Her main guitar throughout her early career was a 1956 Martin D-28 she bought from a Marine captain who’d had it with him in Vietnam. His tent was hit by shrapnel. The guitar survived. She played it on ‘Blue’, on ‘Ladies of the Canyon’, on most of the records that established her.
It was stolen from a luggage carousel around 1970 and she spent the next twenty years saying she never found an acoustic that compared.
What to buy: The Martin D-28 is the real thing, priced accordingly. For a more accessible dreadnought with a similar spruce and rosewood specification, the Yamaha FG800 is a solid and honest workhorse.
Paul Simon
My dad was a Paul Simon man. Long car journeys in a Ford Cortina estate when I was a kid, cassettes playing, watching him tap the steering wheel. I came to Simon properly later, when I started picking, and understood then what my dad had been hearing.
Simon has played a variety of guitars across his career, but the one most associated with his sound is the Martin D-28. He used one through the Simon and Garfunkel years, and the fingerpicking on records like ‘The Sound of Silence’ and ‘The Boxer’ is as good a lesson in right-hand technique as you’ll find anywhere.
He later moved to a Martin 000-28EC, a model developed with his input. Smaller body, a bit more focused in tone. It suits the intricacy of his later solo work.
What to buy: For the Simon dreadnought sound, the Martin D-28 is the reference. For something closer to the 000-28EC feel, the Martin 000-15M gives you the smaller body and a warm, unfussy tone.
James Taylor
James Taylor gets some stick for being too polished, too comfortable, too Radio 2. I understand that reaction. I don’t agree with it.
His fingerpicking style, the alternating bass and the way he moves through chord changes, is technically demanding and rhythmically precise. He makes it sound effortless, which is probably the source of the problem. People assume if it doesn’t sound difficult, it isn’t.
The guitar he’s played almost exclusively since 1989 is an Olson SJ, built by Minnesota luthier Jim Olson. Cedar top, rosewood back and sides, ebony fingerboard. Olson builds around forty guitars a year and has a long waiting list. These are not mass-market instruments.
What to buy: An Olson is not a realistic recommendation. But the qualities Taylor values, cedar top, rosewood back and sides, warm midrange response, are available elsewhere. The Seagull S6 Cedar is a solid cedar-top dreadnought worth hearing.
Elliott Smith
Elliott Smith is possibly my favourite of all of these. He died in 2003 at thirty-four, and mental health took him from us before he was finished.
His acoustic playing was deceptively intricate. Multi-tracked vocals, open tunings, a technique built more around feel than flash. He played a Yamaha FG-180, a budget Japanese dreadnought from the 1970s, with a soundhole pickup fitted inside it. That’s what you hear on the early records. Later he played a Gibson J-45.

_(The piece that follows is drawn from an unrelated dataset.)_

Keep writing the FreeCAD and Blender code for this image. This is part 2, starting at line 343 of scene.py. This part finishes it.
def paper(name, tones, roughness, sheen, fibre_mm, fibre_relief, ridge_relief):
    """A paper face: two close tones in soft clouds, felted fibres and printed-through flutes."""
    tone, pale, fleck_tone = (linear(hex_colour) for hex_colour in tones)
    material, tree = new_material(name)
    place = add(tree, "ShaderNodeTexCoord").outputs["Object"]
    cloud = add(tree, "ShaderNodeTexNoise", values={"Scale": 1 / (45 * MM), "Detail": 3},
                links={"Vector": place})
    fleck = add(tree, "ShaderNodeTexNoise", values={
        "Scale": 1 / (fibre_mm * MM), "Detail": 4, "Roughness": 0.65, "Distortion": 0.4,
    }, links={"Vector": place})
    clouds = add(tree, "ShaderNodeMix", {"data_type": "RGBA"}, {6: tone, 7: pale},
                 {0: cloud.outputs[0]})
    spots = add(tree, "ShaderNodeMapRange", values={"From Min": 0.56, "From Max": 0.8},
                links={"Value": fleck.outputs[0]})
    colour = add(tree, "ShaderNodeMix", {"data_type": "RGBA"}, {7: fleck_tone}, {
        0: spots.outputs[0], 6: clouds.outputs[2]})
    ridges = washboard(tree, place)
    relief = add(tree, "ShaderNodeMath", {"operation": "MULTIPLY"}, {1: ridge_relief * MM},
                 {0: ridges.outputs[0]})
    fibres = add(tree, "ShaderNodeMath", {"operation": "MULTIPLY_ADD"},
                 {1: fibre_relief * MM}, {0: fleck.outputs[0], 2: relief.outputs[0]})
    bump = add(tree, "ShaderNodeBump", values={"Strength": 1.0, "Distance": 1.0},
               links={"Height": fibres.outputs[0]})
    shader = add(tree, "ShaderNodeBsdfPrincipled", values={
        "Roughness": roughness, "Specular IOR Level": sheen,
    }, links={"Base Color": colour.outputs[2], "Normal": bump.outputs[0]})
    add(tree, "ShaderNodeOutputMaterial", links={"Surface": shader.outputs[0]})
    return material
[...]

He had his own way about things. He tuned a step down, often used a capo, and layered tracks in a way that made a single acoustic feel like a whole room.
What to buy: The Gibson J-45 is the reference for that warm, slightly compressed acoustic tone. For a more accessible entry point, the Epiphone J-45 EC Studio is worth a look.
Let me finish with a story, possibly an urban myth, but the point stands. A recording studio spent weeks trying to make their piano sound like Elton John. They tried every combination of mic placement, room treatment, and tuning they could think of. Nothing worked. Then one day Elton visited. When he sat down and played, it sounded exactly like Elton John.
Only Elton can sound like Elton. Only you can sound like you. Find the guitar that helps you do that.